With regards telling your wife I have no idea what you should do. I am in no position to be offering advice on this topic as I was forced to admit my situation. Either way it's going to be tough and I wish you all the best in whatever you decide. I guess the positive is that you know you have a problem and it needs addressing and the only way to really sort the problem out is ensure that you have access to no money ever EVER EVER!xx
Hi again Proudarab. Firstly well done on staying gamble free so far, in my experience the first few days and weeks are the hardest. As for waiting until after Christmas to tell your wife - it's your decision. There would be pro's and con's on both sides of course. If you decide to wait until after Christmas (which is what it sounds like you are leaning towards) can I suggest a few things?
1. Do not gamble at all, total abstinence. By the time you tell her you will be at least 7 weeks gamble free which is a positive
2. Seek as much help and support as you can i.e. GA and/or counselling along with this forum
3. Keep a written diary and log your thoughts and feelings and especially what action you are taking to recover from this addiction. When the time comes you can give this to your wife to read and see for herself your reasons for waiting to tell her and more importantly what you are doing about it - as mentioned before Actions Speak Louder Than Words.
Personally I would tell her now or in the next few days but I understand to an extent why you want to wait i.e. not ruining Christmas for the kids etc. If she finds out in the meantime though it may not end well. That's where the diary would come in handy.
All the best with whatever you decide to do.
Thanks guys,
I will start a diary Sam Crow, thanks for suggesting that.
Shorty1966 that's a very good question. Last time was January 2013 and I had got into a fair bit of debt before the gambling started. The gambling started to try and get out of debt and just spiralled out of control. After I had owned up to my wife she stood by me and we remortgaged the house, paying off a chunk of the debt but not all of it, leaving me with some credit card debt to pay off. At the time this seemed a reasonable solution and I could pay it off over 3 or 4 years. However I went along to see a counsellor and after telling the complete story he actually didn't think I had a gambling problem, which looking back seems amazing to think. My wife waited outside in the car and I was in the meeting for like 10 minutes and when I came back out she didn't actually believe that I had gone in.
Myself and my wife decided to draw a line under the whole issue and even though I had asked her to look after my finances she refused as she wanted to be able to trust me. And I have now ended up in this situation. I went a long time without gambling again but just wanted to pay the credit card debt off quicker and you can guess what happened next.
There is nothing I wouldn't give to turn the clock back 4 years and to have done it all so much differently. I remember the relief I felt back then when I came clean and was able to save my marriage and family and no matter what anyone believes I wanted to stop gambling so much. Funny thing is if my wife had asked to look after my finances and asked me to go to GA I would happily have handed everything over at that time and done everything she asked. I did self exclude from the various sites I was using but as you well know there are hundreds!
Good luck to you, looks like you've gone about things the right way.

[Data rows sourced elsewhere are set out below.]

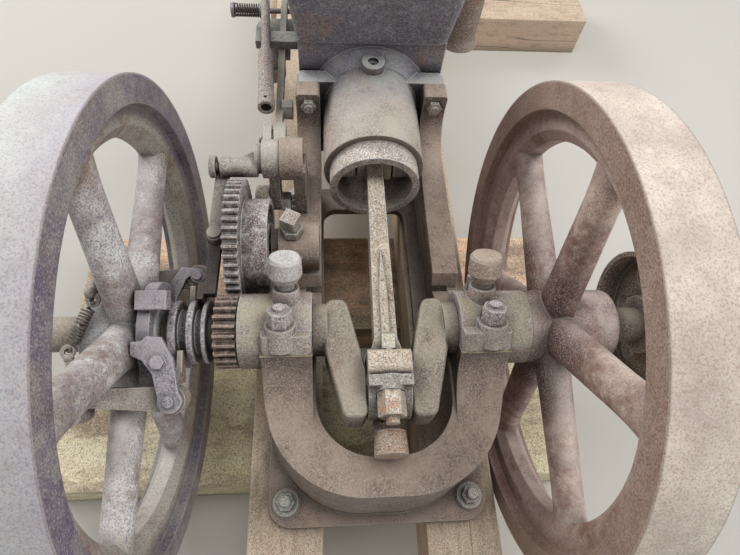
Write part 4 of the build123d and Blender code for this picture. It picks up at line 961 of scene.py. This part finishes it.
@dataclass
class Timbers:
    """The two skids, which lie on three cross timbers."""
    skid_finish: dict[str, TimberFinish] = field(default_factory=lambda: {
        "skid_left": TimberFinish(
            "left_skid_wood", tint(243, 226, 200), tint(203, 181, 153), tint(221, 194, 172),
            tint(132, 116, 100), Axis.Y, blush_share=0.5, mould_share=0.25, seed=0.0),
        "skid_right": TimberFinish(
            "right_skid_wood", tint(240, 222, 195), tint(193, 173, 148), tint(216, 191, 172),
            tint(131, 117, 101), Axis.Y, blush_share=0.5, mould_share=0.3, seed=3.0)})
    plank_finish: dict[str, TimberFinish] = field(default_factory=lambda: {
        "cross_timber_front": TimberFinish(
            "front_plank_wood", tint(246, 242, 215), tint(246, 234, 179), tint(246, 232, 200),
            tint(122, 92, 68), Axis.X, blush_share=0.6, mould_share=0.3, seed=11.0),
        "cross_timber_middle": TimberFinish(
            "middle_plank_wood", tint(246, 246, 212), tint(246, 209, 163), tint(246, 187, 163),
            tint(120, 99, 89), Axis.X, blush_share=0.6, mould_share=0.5, seed=16.0),
        "cross_timber_rear": TimberFinish(
            "rear_plank_wood", tint(229, 211, 182), tint(201, 176, 150), tint(206, 176, 159),
            tint(127, 107, 91), Axis.X, blush_share=0.5, mould_share=0.2, seed=21.0)})

    def dress(self, nodes: dict[str, bpy.types.Object]) -> None:
        """Gives each timber its own grain.

        Args:
            nodes: The CAD nodes by name.
        """
        for name, finish in (self.skid_finish | self.plank_finish).items():
            cover(nodes[name], finish.material())


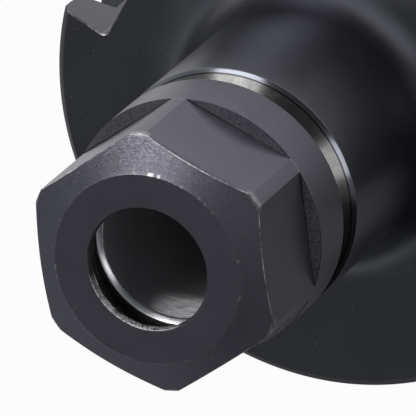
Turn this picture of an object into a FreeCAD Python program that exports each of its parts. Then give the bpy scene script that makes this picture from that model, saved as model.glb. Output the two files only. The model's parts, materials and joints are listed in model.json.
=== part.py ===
"""Collet chuck with a hexagon clamping nut on a size 40 steep taper shank.

Millimetres.  The tool axis is Z and the nose points up.  The origin is the centre of
the taper's gauge line, where the taper measures 44.45 mm across.  +X runs through the
middle of the shallower drive slot.
"""
import FreeCAD, Part
import math
import os

from FreeCAD import Vector

# Steep taper shank
gauge_diameter = 44.45
taper_per_length = 7.0 / 24.0
taper_length = 68.4
taper_end_chamfer = 1.0
relief_depth = 0.9
relief_lead = 0.6

# Gripper flange
flange_diameter = 63.55
flange_back_height = 3.2
flange_thickness = 15.9
flange_edge_chamfer = 0.8
groove_height = 11.1
groove_depth = 3.65
groove_rim_width = 7.07
groove_flank_angle = 30.0

# Drive slots, orientation notch and data chip hole in the flange
slot_width = 16.1
slot_floor_seen = 25.0
slot_floor_back = 22.8
slot_corner_radius = 0.8
notch_depth = 3.0
notch_angle = 90.0
chip_hole_diameter = 10.0
chip_hole_floor = 24.0

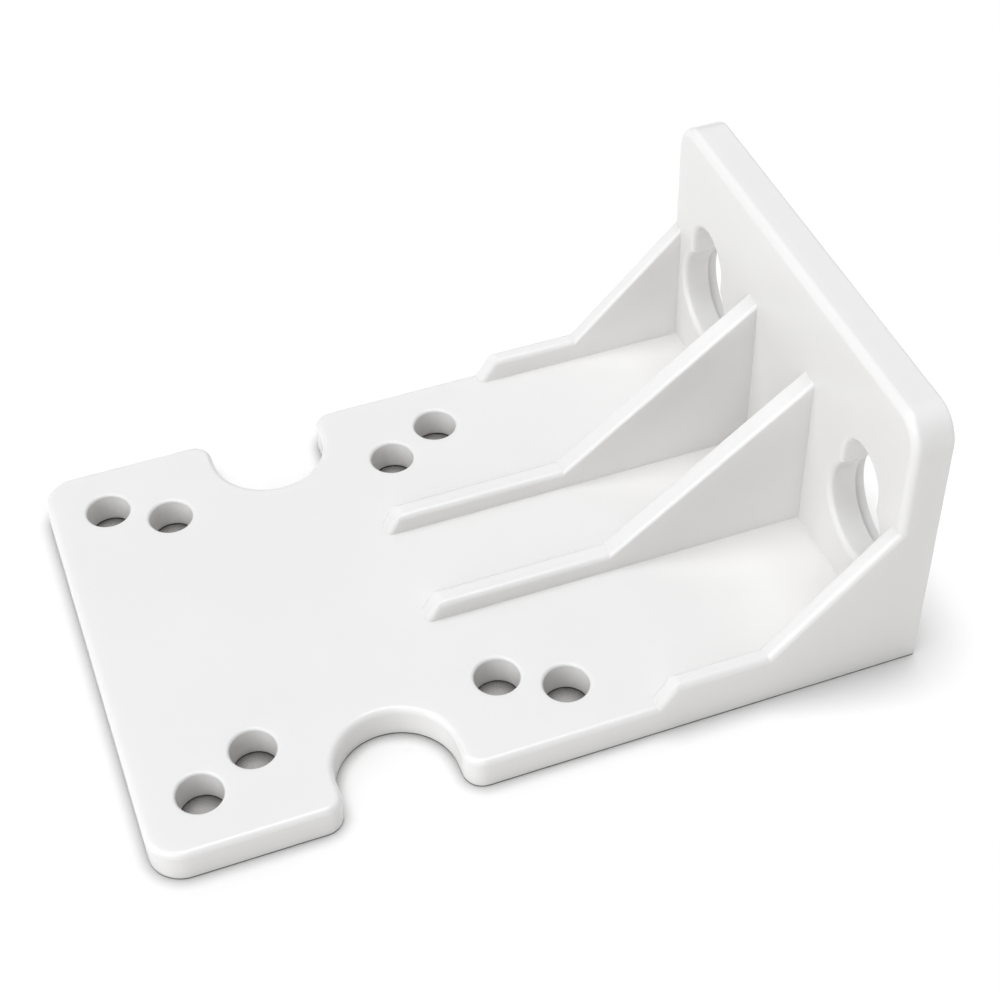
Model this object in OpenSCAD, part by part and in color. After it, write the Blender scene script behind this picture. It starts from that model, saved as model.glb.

Hi again, when I said that my wife didn't want to look after the finances cos she wanted to trust me that is partly true, however it was mainly because she didn't want her finances linked to mine any more than they were already.
I don't blame her for any of me getting into a mess again, just in case it reads like that.
Thanks for responding 🙂 I guess if she gives you another chance then you know what you need to do - handover all cards and access to funds and live off a weekly allowance. It sounds like the first time you came clean she thought you'd just been an idiot rather than having an addiction. When you come clean (again) i would advise that you explain you have a serious problem similar to a drug or alcohol addiction and hopefully she will realize that the appropriate barriers were not put in place the first time round and you both need to ensure that these are put up to prevent it happening again. The worst thing you probably could have done is remortgage because it just gave you an excuse to rack it all up again. You need to take the hard road this time and go through the struggle of paying every penny back. I did a web chat mystery shopper assignment today and it took me 37 minutes to earn £3.......!!!!!!!! But that's a days lunch money to me at the minute! Good luck and continue to stay gamble free 🙂
Hi guys,
I so wish we'd done that first time around Half Life. Looking back I think when I asked my wife to look after my finances she thought I meant having a joint account. I should have pushed the matter further but she was obviously upset and angry at me and I was just keeping my mouth shut and doing as I was told.
I haven't gambled for 5 days now and I'm maybe lucky that I don't miss it, all I can relate gambling to is the destruction it has brought to my life. Can I ask how your relationship is now with Mr HL? Do you still speak about the gambling? I'm now prepared for being asked to leave when I do confess and to be fair I couldn't blame her. Strange thing is in my mind I love her and the kids with all my heart, but how can I when I have done something like this? I am really struggling to get my head round that part of it. Thank you so much for taking the time to read and pass on advice.
Shorty1966 I read part of your diary yesterday and can relate to a lot of the feelings you were going through and are going through now. Just think though, that £3 you earned yesterday was how much better than losing hundreds gambling.